Design/methodology/approach
This paper adopts a systematic review approach to synthesise and analyse existing studies investigating the use of screencast feedback in online higher education settings. A comprehensive search and selection process was employed to identify relevant literature. The selected studies were then analysed for their methodologies, findings and implications. This paper seeks to provide an overview of the current state of research, highlighting the benefits, challenges and potential impacts of screencast feedback on student learning outcomes.
Findings
The findings of this paper suggest that while there is a positive perception of screencast feedback among students and instructors, drawing definitive conclusions about its superiority over text feedback remains at the very beginning. Students generally appreciate the personalised, supportive and engaging nature of screencast feedback, particularly within the online learning context. However, challenges such as technical barriers and potential workload implications for instructors are also noted. Further empirical research is needed to comprehensively evaluate the comparative efficacy of screencast feedback, considering factors like online engagement, digital literacy and the impact on diverse student populations.

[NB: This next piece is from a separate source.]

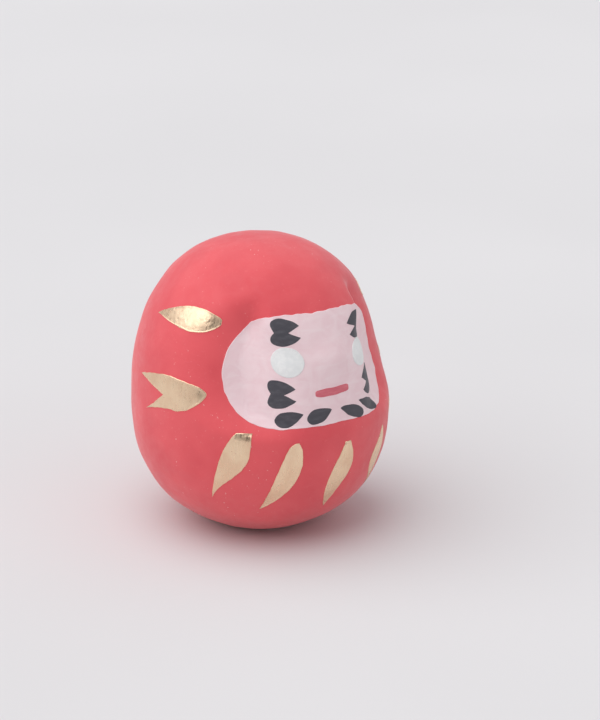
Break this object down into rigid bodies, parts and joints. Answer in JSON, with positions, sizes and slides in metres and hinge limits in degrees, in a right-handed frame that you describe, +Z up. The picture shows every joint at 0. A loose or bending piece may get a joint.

Research limitations/implications
This review underscores the acute necessity for expansive and meticulously designed studies that can provide conclusive insights into the authentic potential of screencast feedback and its resonance within the unique landscape of online learning. Through rigorous inquiry, educators can discern the optimal strategies for harnessing the advantages of screencast feedback to enhance student learning outcomes, aligning harmoniously with the dynamics of virtual classrooms.
Practical implications
Screencast feedback emerges as a promising avenue to foster meaningful connections between instructors and learners. The review highlights that screencast feedback engenders a more dialogic interaction between lecturers and students, resulting in personalised, supportive and engaging feedback experiences.
Social implications
The systematic review conducted underscores the positive reception of screencast feedback from both students and lecturers in this context. The findings are consistent with the principles of social constructivist theory, suggesting that the interactive and personalised nature of screencast feedback facilitates a richer educational experience for students, even within the confines of virtual classrooms (Vygotsky, 1978).
Originality/value
This innovative blend of methodologies contributes new insights that can inform educational practices and pedagogical strategies in online learning environments.